Nowadays, when the water committee members dream of the future, they do so outside of SEMAPA. There is an association of the committees called ASICA-SUR, engaged in running trucks with water to supply the source-less committees, maintaining water quality standards, facilitating new committees, and planning for universal access. Cochabamba uses more water than flows in its own valley, and an Italian-backed project is under construction to supply water from the Misicuni River. When that water is coming, ASICA-SUR would like its own direct connection, outside SEMAPA.

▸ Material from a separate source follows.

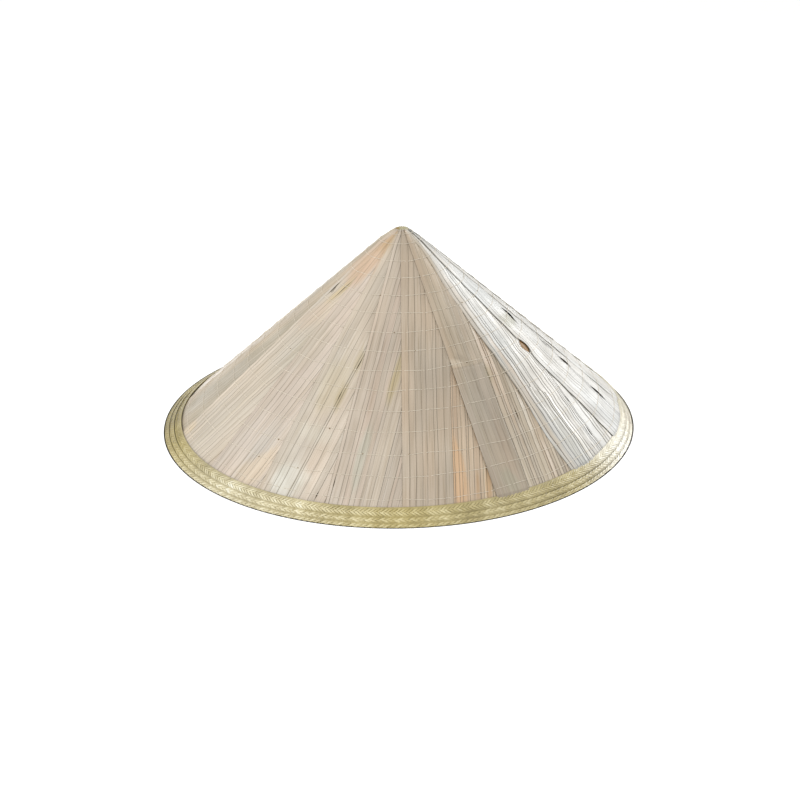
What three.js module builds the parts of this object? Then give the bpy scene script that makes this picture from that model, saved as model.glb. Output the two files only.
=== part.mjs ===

The idea of a universal public service, accountable to all, is not necessarily just a dream. But it has proved elusive here in Cochabamba. Small-scale alternatives based on community involvement have been a real, viable alternative, and the way that much of the Zona Sur receives its water. The bottom-up organization of ASICA-SUR has found a secure foundation in local groups that require the direct involvement of neighbors. Without economies of scale and piped connections, however, they do so at a higher price that other Cochabambinos, and that is when they don’t rely on trucks to move their water or private middlemen to supply it. Large-scale decisions remain to be made, and large infrastructure is a major part of the city’s water future. Meanwhile, the pollution of underground water sources is putting some of the community-based water systems at serious risk, particularly around the unregulated municipal dump Kara Kara. In the end, the Water War has to be fought again and again, in local organizations, in planning discussion, and in pressure on the streets.